A morphological control strategy of γ′ precipitates in nickel-based single-crystal superalloys: an aging design, fundamental principle, and evolutionary simulation

Due to the excellent thermo-mechanical properties, nickel-based single-crystal superalloys (Ni-SXs) are widely used as a turbine blade material in aero-engine and gas turbine. Ni-SXs consist of regularly arranged γ′ precipitates, which exhibit an ordered L12 structure. As the main source of precipitation strengthening, the morphology of γ′ precipitates, including the size, shape, volume fraction, and spatial arrangement, plays a critical role in mechanical properties. Aging treatment is one of the most effective heat treatment processes on regulating the microstructure of Ni-SXs to bring the strengthening potential into full play, which usually consists of two or more steps. This article presents a review on the effects of multiple-stage aging processes on the morphology of γ′ precipitates including the temperature and time of the primary aging and secondary aging, also dissects the essential principle of the morphological change during aging from the perspective of thermodynamics including the combined contribution of interfacial energy and elastic energy.
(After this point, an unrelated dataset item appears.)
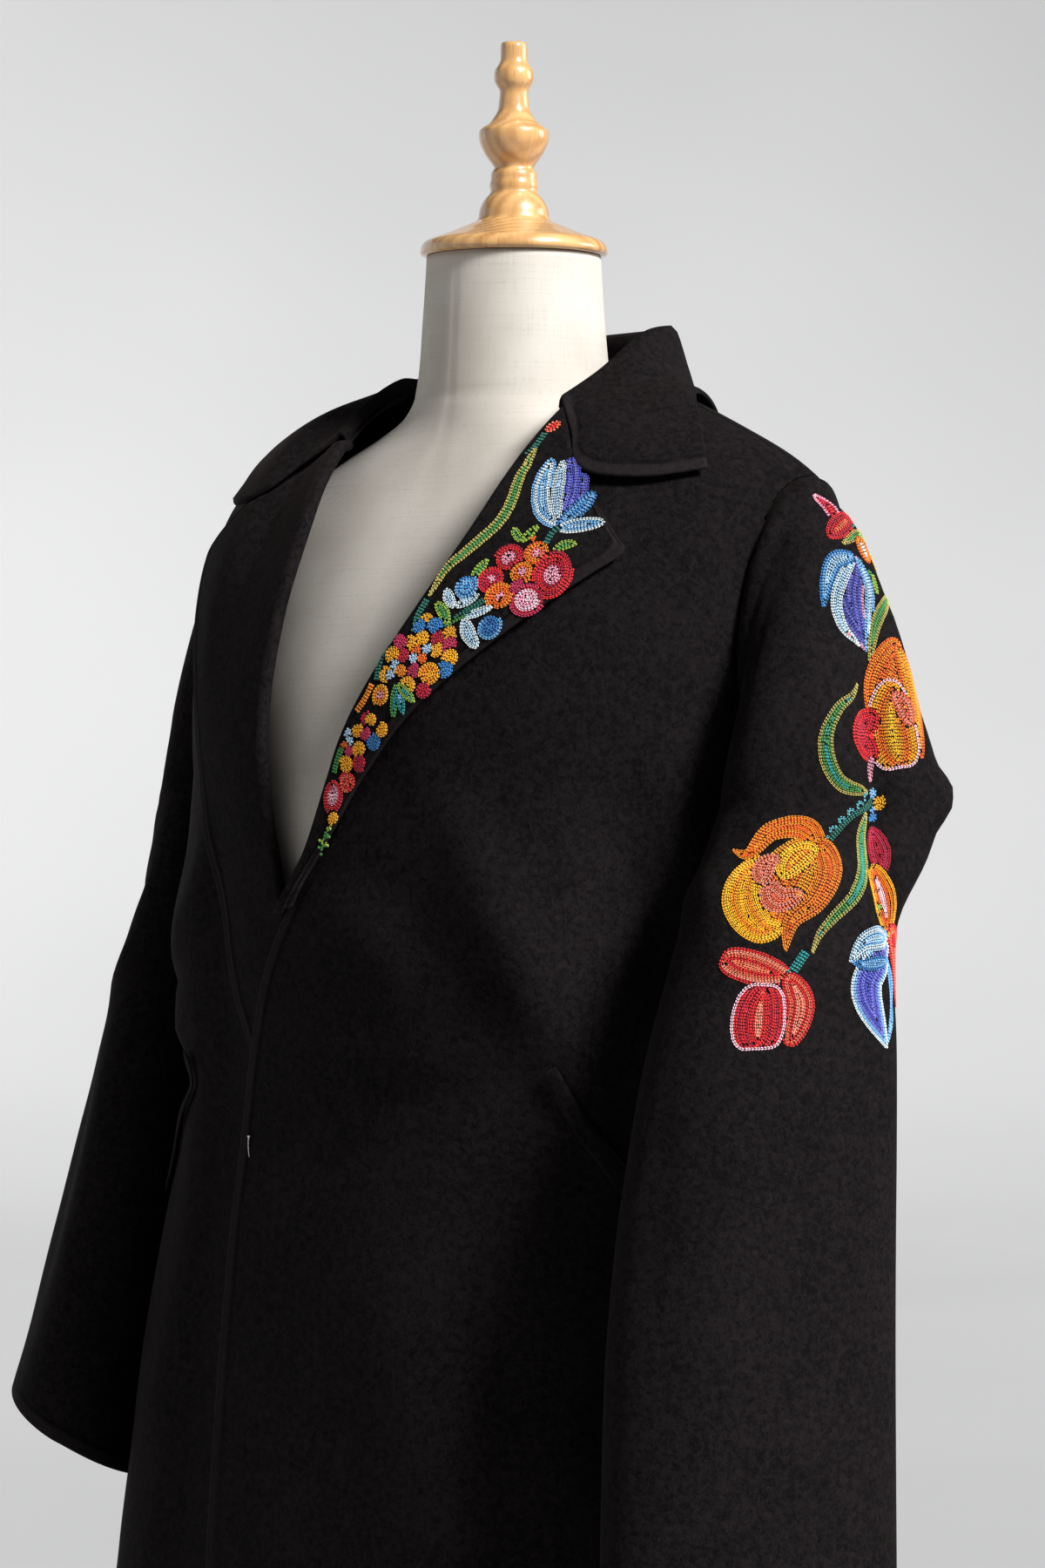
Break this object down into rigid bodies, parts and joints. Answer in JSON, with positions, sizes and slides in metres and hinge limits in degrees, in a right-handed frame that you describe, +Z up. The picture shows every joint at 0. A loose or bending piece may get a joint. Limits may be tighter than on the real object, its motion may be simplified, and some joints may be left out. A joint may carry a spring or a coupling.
{
  "type": "embroidered blazer on a dress form",
  "caption": "Long notched-lapel wool blazer with floral chain-stitch embroidery, worn closed on a limbless linen dress form with a turned wooden cap and a round stand.",
  "frame": {"origin": "centre of the round base's underside, on the floor under the neck's axis", "axes": "+Z up along the pole; the blazer faces -Y and the wearer's left is +X"},
  "size_m": [0.6881, 0.39, 1.6106],
  "materials": {
    "melton_wool": "matt felted wool",
    "linen": "slubby plain weave",
    "varnished_wood": "honey varnish, glossy",
    "embroidery_thread": "soft sheen",
    "pin_steel": "bright"
  },
  "bodies": {
    "root": {"front_left": "melton_wool", "front_right": "melton_wool", "back": "melton_wool", "lapel_left": "melton_wool", "lapel_right": "melton_wool", "collar": "melton_wool", "sleeve_left": "melton_wool", "sleeve_right": "melton_wool", "pocket_welt_left": "melton_wool", "pocket_welt_right": "melton_wool", "form_body": "linen", "neck_cap": "varnished_wood", "stand_pole": "varnished_wood", "stand_base": "varnished_wood"}
  },
  "joints": []
}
The morphological evolution behavior of γ′ precipitates during the aging process is summarized subsequently. In addition, coarsening theoretical models of γ′ precipitates and its application are briefly described. This review aims to establish the link between the aging treatment process and the micro-morphological evolution. Thus, some perspectives are put forward in this article which can provide the guiding references for the design of the aging treatment process of Ni-SXs.